In a previous post I presented the five dimensions of project success from Shenhar and Dvir’s seminal book ‘Reinventing Project Management’. I followed this up with several posts on how to define project efficiency, impact on the customer, impact on the team and business and direct success.
Today I want to concentrate on the fifth dimension: Preparation for the future.
The five dimensions of project success
But first, let me recap the five dimensions so we know where we are:
- Project efficiency
- Impact on the customer
- Impact on the team
- Business and direct success
- Preparation for the future
Today’s topic, preparation for the future, is about what long-term benefits the project will deliver. This is in some way an extension of business and direct success, but with a much longer time horizon.
Think about this as building or enhancing infrastructure, create new opportunities and developing new capabilities in the organization.

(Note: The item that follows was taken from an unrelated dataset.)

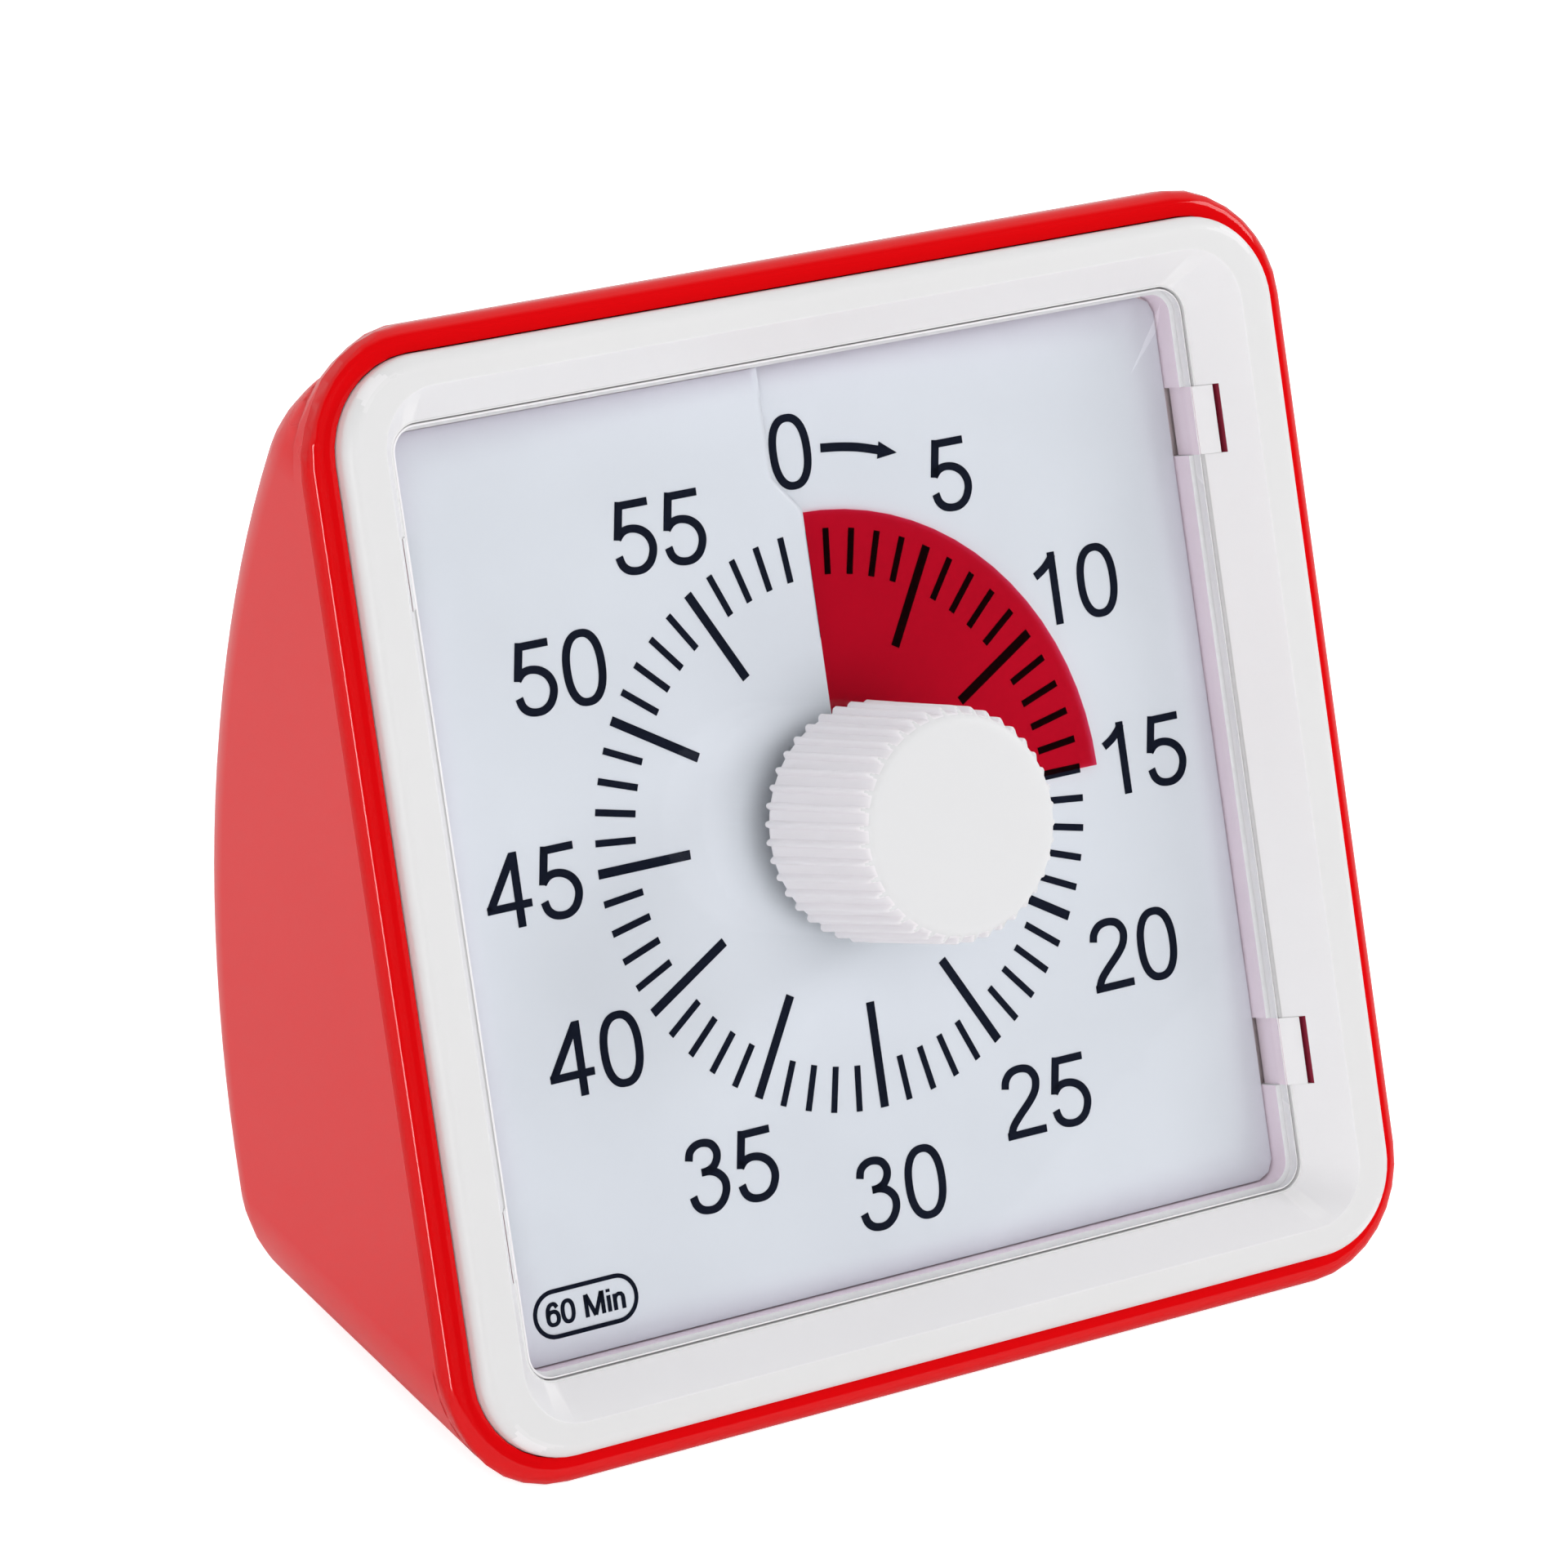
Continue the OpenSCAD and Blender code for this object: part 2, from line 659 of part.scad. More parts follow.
module film_hub() {
  color("white") on_face() translate([0, 0, dial_mid(set_angle / 360) + layer])
    translate([0, 0, -hub_back]) linear_extrude(hub_back + hub_front) difference() {
      circle(hub_r, $fn = fine);
      d_section(spindle_r + run_gap);
    }
}

// ---------- knob and spindle ----------

module knob() {
  base_z = lens_z + 0.35;
  body_h = knob_z - 1.6 - base_z;
  color("white") on_face() difference() {
    union() {
      translate([0, 0, base_z]) linear_extrude(body_h)
        toothed(knob_ribs, 2 * (knob_r - rib_h) / knob_ribs, rib_h, 0, 0.6, 0.3);
      translate([0, 0, base_z]) rotate_extrude($fn = fine) polygon([[0, 0], [knob_r - rib_h, 0],
        [knob_r - rib_h, body_h + 0.7], [knob_r - rib_h - 0.35, body_h + 1.3],
        [knob_r - rib_h - 1.1, body_h + 1.6], [0, body_h + 1.6]]);
    }
    translate([0, 0, base_z - eps]) tube(knob_r - 1.6, spindle_r + 1.6, body_h - 0.4, fine);
    translate([0, 0, base_z - eps]) linear_extrude(body_h - 1) d_section(spindle_r + 0.02);
  }
}

module setting_spindle() {
  tip_z = knob_z - 3;
  color("silver") on_face() {
    translate([0, 0, pocket_z + 0.1]) linear_extrude(tip_z - pocket_z - 0.1) d_section(spindle_r);
    translate([0, 0, move_back_z + case_t]) cylinder(r = neck_r,
      h = pocket_z + 0.2 - move_back_z - case_t, $fn = mid);
    translate([0, 0, out_z - 2.2]) cylinder(r = spindle_r, h = 0.7, $fn = mid);
    translate([0, 0, move_back_z + 0.2]) cylinder(r = neck_r - 0.6, h = case_t, $fn = mid);
  }
}

// ---------- movement ----------

module case_outline() {
  translate([0, (move_top - move_bot) / 2])
    round_rect(move_w, move_top + move_bot, 2.5, 32);
}

module case_inside() {
  difference() {
    translate([0, (move_top - move_bot) / 2])
      round_rect(move_w - 2 * case_t, move_top + move_bot - 2 * case_t, 1.5, 32);
    for (s = move_sites) translate(s) circle(case_head_r + 0.9, $fn = mid);
  }
}

module case_bores(z, h) {
  for (s = move_sites) translate([s.x, s.y, z]) cylinder(r = 0.95, h = h, $fn = 32);
  for (p = [third_at, second_at, rotor_at]) translate([p.x, p.y, z])
    cylinder(r = pivot_r + run_gap, h = h, $fn = 32);
}

module movement_front() {
  color("dimgray") on_face() difference() {
    translate([0, 0, split_z]) linear_extrude(move_front_z - split_z) case_outline();
    translate([0, 0, split_z - eps]) linear_extrude(move_front_z - case_t - split_z) case_inside();
    case_bores(split_z - 1, 9);
    translate([0, 0, split_z - 1]) cylinder(r = neck_r + run_gap, h = 9, $fn = mid);
  }
}

module movement_rear() {
  color("dimgray") on_face() difference() {
    translate([0, 0, move_back_z]) linear_extrude(split_z - move_back_z) case_outline();
    translate([0, 0, move_back_z + case_t]) linear_extrude(far) case_inside();
    case_bores(move_back_z - 1, 19);
    for (s = move_sites) translate([s.x, s.y, move_back_z - 1])
      cylinder(r = case_head_r + 0.1, h = 1 + case_head_t, $fn = mid);
    translate([0, 0, move_back_z - 1]) cylinder(r = neck_r - 0.6 + run_gap, h = 9, $fn = mid);
    for (i = [0, 1]) translate([12 + 3 * i, -6, move_back_z - 1]) cylinder(r = 0.7, h = 9, $fn = 24);
  }
}

module output_wheel() {
  color("ivory") on_face() translate([0, 0, out_z - wheel_t]) linear_extrude(wheel_t)
    difference() {
      toothed(out_teeth, mod_out, 0.72 * mod_out, 0.9 * mod_out, 0.5, 0.2);
      circle(neck_r + 0.02, $fn = mid);
      for (k = [0 : 4]) rotate(72 * k + 36) translate([0.3 * out_teeth * mod_out, 0])
        circle(0.08 * out_teeth * mod_out, $fn = 32);
    }
}

module clutch_spring() {
  color("goldenrod") on_face() translate([0, 0, out_z - wheel_t - 0.65]) rotate_extrude($fn = mid)
    polygon([[neck_r + 0.1, 0.05], [neck_r + 0.1, 0.25], [5, 0.6], [5, 0.4]]);
}

module alarm_cam() {
  color("ivory") on_face() translate([0, 0, cam_z]) linear_extrude(wheel_t) difference() {
    circle(cam_r, $fn = mid);
    circle(neck_r + 0.02, $fn = mid);
    rotate(-set_angle) translate([cam_r, 0]) circle(0.9, $fn = 32);
  }
}

module contact_leaf() {
  leaf_x = cam_r + 0.35;
  color("goldenrod") on_face() translate([0, 0, cam_z + 0.1]) {
    translate([leaf_x, -move_bot + 3, 0]) cube([0.25, move_bot, 0.6]);
    translate([leaf_x, -move_bot + 1.6, -1.2]) cube([3, 1.4, 3]);
    translate([leaf_x, -move_bot + 1.15, -1.2]) cube([0.25, 2, 3]);
  }
}

// Wheel with a pinion in front of it, on pivots that run in both halves of the case.
module train_wheel(teeth, m, wheel_z, leaves, pinion_m, pinion_z, phase, pinion_phase) {
  translate([0, 0, wheel_z - thin_t]) linear_extrude(thin_t)
    toothed(teeth, m, 0.72 * m, 0.9 * m, 0.5, 0.2, phase);
  translate([0, 0, pinion_z - wheel_t - 0.1]) linear_extrude(wheel_t + 0.2)
    toothed(leaves, pinion_m, 0.6 * pinion_m, 0.95 * pinion_m, 0.42, 0.2, pinion_phase);
  translate([0, 0, min(wheel_z, pinion_z) - thin_t]) cylinder(r = 1.6 * pivot_r,
    h = abs(pinion_z - wheel_z) + thin_t, $fn = 32);
  translate([0, 0, move_back_z + 0.3]) cylinder(r = pivot_r,
    h = move_front_z - move_back_z - 0.6, $fn = 32);
}

module third_wheel() {
  color("ivory") on_face() translate([third_at.x, third_at.y, 0])
    train_wheel(third_teeth, mod_third, third_z, leaf_count, mod_out, out_z, third_phase,
      third_pinion_phase);
}

module second_wheel() {
  color("ivory") on_face() translate([second_at.x, second_at.y, 0])
    train_wheel(second_teeth, mod_second, second_z, leaf_count, mod_third, third_z, second_phase,
      second_pinion_phase);
}

// A tooth of one gear faces a gap of the other on the line between their middles.
third_pinion_phase = 150 + 180 + 180 / leaf_count;
third_phase = 60;
second_pinion_phase = 60 + 180 + 180 / leaf_count;
second_phase = 0;
rotor_phase = 180 + 180 / rotor_leaves;

module motor_rotor() {
  color("gray") on_face() translate([rotor_at.x, rotor_at.y, 0]) {
    translate([0, 0, second_z - thin_t - 0.1]) linear_extrude(thin_t + 0.2)
      toothed(rotor_leaves, mod_second, 0.6 * mod_second, 0.95 * mod_second, 0.42, 0.2, rotor_phase);
    translate([0, 0, magnet_z - 1.5]) cylinder(r = magnet_r, h = 1.5, $fn = mid);
    translate([0, 0, move_back_z + 0.3]) cylinder(r = pivot_r,
      h = move_front_z - move_back_z - 0.6, $fn = 32);
  }
}

module motor_stator() {
  color("slategray") on_face() translate([0, 0, magnet_z - 1.2]) linear_extrude(0.6) difference() {
    union() {
      translate(rotor_at) circle(magnet_r + 1.8, $fn = mid);
      translate([rotor_at.x, coil_at.y - 2]) square([coil_at.x - rotor_at.x + coil_len / 2, 4]);
    }
    translate(rotor_at) circle(magnet_r + 0.35, $fn = mid);
    translate([coil_at.x - coil_len / 2 + 2, coil_at.y - 0.5]) square([coil_len - 4, 1]);
  }
}

module motor_coil() {
  color("peru") on_face() translate([coil_at.x, coil_at.y, magnet_z - 0.6 + coil_r + 0.3])
    rotate([0, 90, 0]) {
      cylinder(r = coil_r, h = coil_len - 1.6, center = true, $fn = mid);
      for (i = [-1, 1]) translate([0, 0, i * (coil_len / 2 - 0.4)])
        cylinder(r = coil_r + 0.3, h = 0.8, center = true, $fn = mid);
    }
}

module movement_screws() {
  color("silver") on_face() for (s = move_sites) translate([s.x, s.y, move_back_z + case_head_t])
    pan_screw(0.9, move_t - case_head_t + 1.4, case_head_r, case_head_t);
}

module plate_screws() {
  color("silver") on_face() for (i = [-1, 1], y = plate_screw_y)
    translate([i * plate_screw_x, y, plate_back]) pan_screw(0.8, plate_top - plate_back + 2.6, 1.6, 0.8);
}

module housing_screws() {
  color("silver") on_face() for (s = screw_sites) translate([s.x, s.y, s.z - 1.6])
    pan_screw(screw_r, 1.6 + 5.5, head_r, head_t);
}

// ---------- board, sounder, switch ----------

module circuit_board() {
  color("darkgreen") on_back(board_at) translate([0, 0, board_z - board_t]) difference() {
    translate([-board_w / 2, -board_h / 2, 0]) cube([board_w, board_h, board_t]);
    for (i = [-1, 1]) translate([i * board_screw_x, 0, -1]) cylinder(r = 0.95, h = 3, $fn = 32);
  }
}

module board_chips() {
  color("black") on_back(board_at) translate([0, 0, board_z]) {
    translate([-2.5, -4, 0]) cube([6, 5, 1.6]);
    translate([-2.5, 3, 0]) cube([6.5, 2.2, 2.2]);
    translate([3.2, 5.2, 0]) cylinder(r = 1.5, h = 3.4, $fn = 32);
  }
}

module board_screws() {
  color("silver") on_back(board_at) for (i = [-1, 1])
    translate([i * board_screw_x, 0, board_z - board_t]) pan_screw(0.8, board_t + 3.2, 1.7, 0.8);
}

module sounder() {
  color("black") on_back(board_at) translate([sounder_x, 0, board_z]) difference() {
    cylinder(r = sounder_r, h = -board_z - wall - 0.6, $fn = mid);
    translate([0, 0, -board_z - wall - 1.6]) cylinder(r = 1.2, h = 2, $fn = 32);
  }
}

module switch_body() {
  color("silver") on_back(board_at) translate([switch_x, 0, board_z]) difference() {
    translate([-switch_w / 2, -switch_h / 2, 0]) cube([switch_w, switch_h, switch_t]);
    translate([1 - switch_w / 2, 0.9 - switch_h / 2, 0.8])
      cube([switch_w - 2, switch_h - 1.8, switch_t]);
  }
}

module volume_slider() {
  color("black") on_back(board_at) translate([switch_x, 0, 0]) {
    translate([-stem_w / 2, -stem_h / 2, board_z + 0.9]) cube([stem_w, stem_h, 1 - board_z - 0.9]);
    translate([-stem_w / 2, 1 - switch_h / 2, board_z + 0.9]) cube([stem_w, switch_h - 2, 2]);
  }
}

// ---------- battery ----------

module battery_cell() {
  color("gold") translate([-cell_len / 2, cell_y, cell_z]) rotate([0, 90, 0]) {
    cylinder(r = cell_r, h = cell_len, $fn = fine);
    translate([0, 0, -nub_len]) cylinder(r = nub_r, h = nub_len + 1, $fn = mid);
  }
}

module contact_tab(x, side) {
  translate([x, cell_y, cell_z]) rotate([0, 90 * side, 0]) linear_extrude(contact_t) {
    square(9, center = true);
    translate([side * -8.5, 0]) square([9, 3], center = true);
  }
}

module battery_spring() {
  coil_x = cell_len / 2 + 0.05;
  room = bay_len / 2 - contact_t - coil_x;
  color("silver") {
    contact_tab(bay_len / 2 - contact_t, 1);
    translate([coil_x, cell_y, cell_z]) rotate([0, 90, 0]) for (k = [0 : 2])
      translate([0, 0, k * room / 3]) tube(3 + k * 0.6, 2.2 + k * 0.6, room / 3 + 0.02);
  }
}

module battery_plate() {
  color("silver") {
    contact_tab(-bay_len / 2 + contact_t, -1);
    translate([-cell_len / 2 - nub_len - 0.05, cell_y, cell_z]) rotate([0, -90, 0])
      cylinder(r = 2.4, h = bay_len / 2 - cell_len / 2 - nub_len - 0.05 - contact_t, $fn = mid);
  }
}

module lead() {
  top = arc_point(board_at - board_h / 2 + 1.6, -board_z + board_t + lead_r + 0.1);
  wire([[-bay_len / 2 + 1.2, cell_y, cell_z + 10.4 + lead_r],
    [-bay_len / 2 + 1.2, cell_y + 3, cell_z + 13.4],
    [-board_w / 2 + 3, top.x, top.y]], lead_r);
}

module lead_positive() {
  color("red") lead();
}

module lead_negative() {
  color("black") mirror([1, 0, 0]) lead();
}

module motor_leads() {
  color("blue") on_face() for (i = [0, 1]) translate([12 + 3 * i, -6, move_back_z - 2.6])
    cylinder(r = 0.5, h = 4.6, $fn = 24);
}

rear_housing();
front_bezel();
lens();
dial_sheet();
backing_plate();
red_film();
film_hub();
knob();
setting_spindle();
movement_front();
movement_rear();
output_wheel();
clutch_spring();
alarm_cam();
contact_leaf();
third_wheel();
second_wheel();
motor_rotor();
motor_stator();
motor_coil();
movement_screws();
plate_screws();
housing_screws();
circuit_board();
board_chips();
board_screws();
sounder();
switch_body();
volume_slider();
battery_door();
battery_cell();
battery_spring();
battery_plate();
lead_positive();
lead_negative();
motor_leads();
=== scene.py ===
import json
import math

import bmesh
import bpy
from mathutils import Matrix, Vector
from mathutils.bvhtree import BVHTree


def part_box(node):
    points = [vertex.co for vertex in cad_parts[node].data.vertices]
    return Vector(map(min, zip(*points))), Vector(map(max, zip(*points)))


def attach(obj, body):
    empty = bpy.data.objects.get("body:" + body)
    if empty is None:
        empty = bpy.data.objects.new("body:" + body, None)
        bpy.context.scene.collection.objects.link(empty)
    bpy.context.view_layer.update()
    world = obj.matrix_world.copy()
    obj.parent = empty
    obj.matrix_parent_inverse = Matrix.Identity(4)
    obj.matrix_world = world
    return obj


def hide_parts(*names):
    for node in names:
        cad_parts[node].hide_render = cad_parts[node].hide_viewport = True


bpy.ops.object.select_all(action="DESELECT")
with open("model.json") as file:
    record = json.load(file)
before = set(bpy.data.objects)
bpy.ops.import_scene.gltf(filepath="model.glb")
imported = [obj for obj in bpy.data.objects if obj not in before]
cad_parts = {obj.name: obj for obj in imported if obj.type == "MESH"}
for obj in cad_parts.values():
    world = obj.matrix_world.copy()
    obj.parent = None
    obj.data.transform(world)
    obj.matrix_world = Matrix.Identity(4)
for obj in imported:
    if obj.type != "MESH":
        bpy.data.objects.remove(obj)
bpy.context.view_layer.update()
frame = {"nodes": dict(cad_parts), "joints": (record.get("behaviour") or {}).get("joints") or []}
nodes = frame["nodes"]

MM = 0.001

# The dial's own frame: x to the right, y up the dial, z straight out of it. Sizes and places in it
# are in millimetres, and a height is the distance in front of the dial's middle.
dial_joint = next(joint for joint in frame["joints"] if joint["name"] == "set_knob")
DIAL_MIDDLE = Vector(dial_joint["pos_m"])
LEAN = math.asin(abs(dial_joint["axis"][2]) / Vector(dial_joint["axis"]).length)
DIAL = Matrix.Translation(DIAL_MIDDLE) @ Matrix.Rotation(math.pi / 2 - LEAN, 4, "X")
FLAT = DIAL.inverted()
OUT = DIAL.to_3x3() @ Vector((0, 0, 1))  # the way the dial looks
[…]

The deeper implication of preparation for the future
I vaguely recollect an old quote from a presentation long ago that went something like this:
Our long-term strategy is to be really successful. Out short-term strategy is to survive long enough to get to our long-term strategy.
This exemplifies the contrast of the reality of here and now with the less clear future state.
Shenhar and Dvir gives us a list of five main areas to focus on:
- New technology
- New market
- New product line
- New core competency
- New organizational capability
This list is very practical and easy to relate to; it is very tangible. It also highlights the need to not only crank out the goods, but also to have the ability to react to changes in the external environment by adapting quickly. At least that’s how I read it, it’s kind of buried within the idea of core competencies and organizational capabilities.
Perhaps a better way to look at it is to think of it as finding and acting on the opportunities inherent in any major change while minimizing or containing any negative effects.
However, I can’t escape thinking that there is more to the future than this. We know we can position a company and its products and services relative to the competition as measured on tangible factors like product features and functions, financial ratios and other accounting measures.
What we are not considering is the position in the minds of the consumers. This is a lot more inscrutable and difficult to get at, but we also know that this matters. If the customers lose faith in a company or its products and services, the end is near (or, at the very least, big trouble is in the offing).
Perhaps the simplest concept to apply is that of ‘trust’. If we do not have the level of trust we want or need from our customers, we should work on improving that. And we should track progress.
If we believe that customer trust matters, what about employee trust? Is the company a place where people want to come and work? Do they believe there’s a future for the company and that the company will treat them well enough to make staying worthwhile? If the answer is no, there’s trouble ahead.
Under the impact on the team dimension we have a measure on retention of team members. We need to extend this short-term idea to the company as a whole because recruitment and retention has a direct effect on the ability to realize some, if not most, of the other goals for this success dimension.
Consequently, I think we need to add two more goals to our list:
- Customer trust
- Employee trust
Scorecard for preparation for the future
Now we can use the standard format used for the other four dimensions to create a very similar assessment instrument for preparation for the future as presented for impact on the customer.
I make a distinction here between ‘should’, ‘can’ and ‘will’ because we may have high aspirations, but at the same time we also have to realize that we face real life constraints.
|Category||How should this project impact preparation for the future if we faced no constraints||How can this project impact preparation for the future?||How will this project impact preparation for the future?||How can we measure the actual impact?|
|New product line|
|New core competency|
|New organizational capability|
|Higher customer trust|
|Higher employee trust|
The above table is useful to work through the options and ideas until we can land on the practical and concrete goals in the ‘can’ column and the specific measures. It is these last two columns that it makes most sense to go forward with.
I recommend that scorecards for the five respective project success dimensions be included in the project charter up front and then in the project closure report at the end where we summarize the outcome of the project and present what was actually accomplished.